In May 2002 Yvonne moved to an all-women hostel with just 23 rooms. Laughing, she says, “Although at times it was just as mad, it was all very educational.”

Three-and-a-half years later, Yvonne is still there. At first she found a job as a receptionist at a firm of solicitors, but when they were closed “quite dramatically” by the Law Society she was made redundant.

She dislikes the tag “long-term unemployed person” that is now attached to her and it is clear that her main focus in life is finding a job, perhaps in a museum or art gallery to tie in with her interests.

Days are spent looking for jobs in the morning at Working Links, a public-private partnership set up by the government to help long-term unemployed and disadvantaged people into jobs; using Crisis Skylight, which offers free practical and creative workshops – Yvonne sings and is learning to play the guitar; and volunteering at an Oxfam shop and the Handel House Museum.

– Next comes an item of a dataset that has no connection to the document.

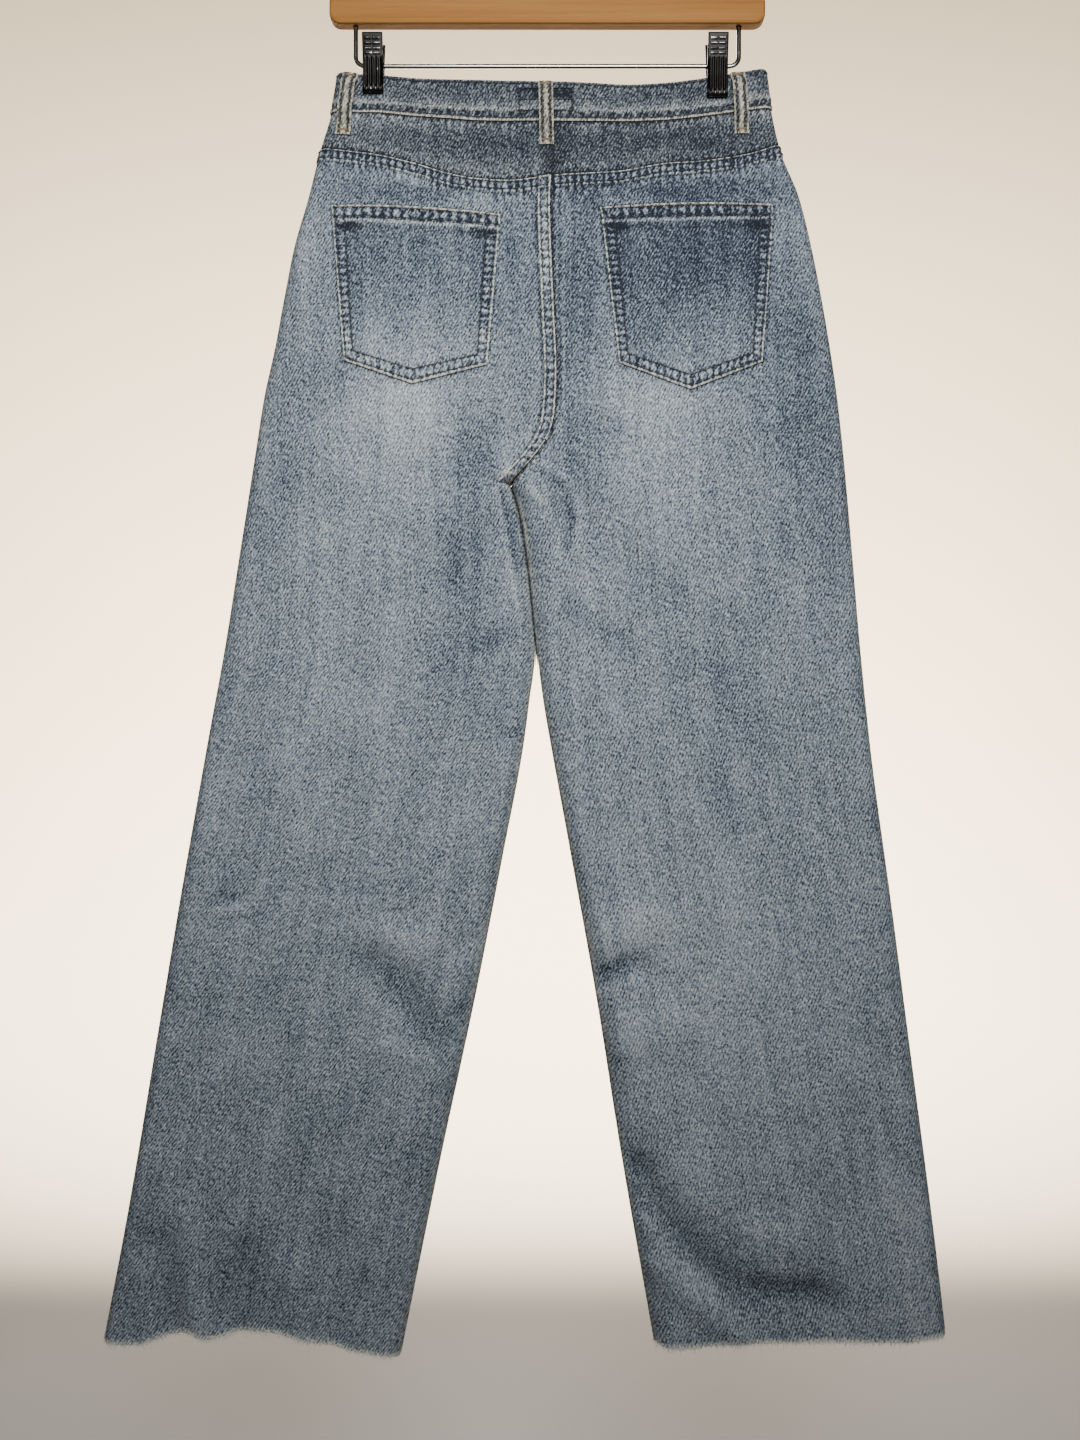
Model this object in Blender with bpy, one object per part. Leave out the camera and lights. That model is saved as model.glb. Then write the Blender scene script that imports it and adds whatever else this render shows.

Yvonne’s mother has bought her a train ticket to Newcastle so they can spend Christmas together. As for next year she expects to find employment, saying, “I’m more concerned about not working than living in a hostel.”

Yvonne has not had the easiest of years: after undergoing a termination, she admits her mental health “went downhill”. Yet her outlook remains upbeat: “So many people start seeing themselves as the issue, partly because they are treated like they are good for nothing and then they believe it. You have to separate the two – homelessness is a situation you are in, it’s not who you are.”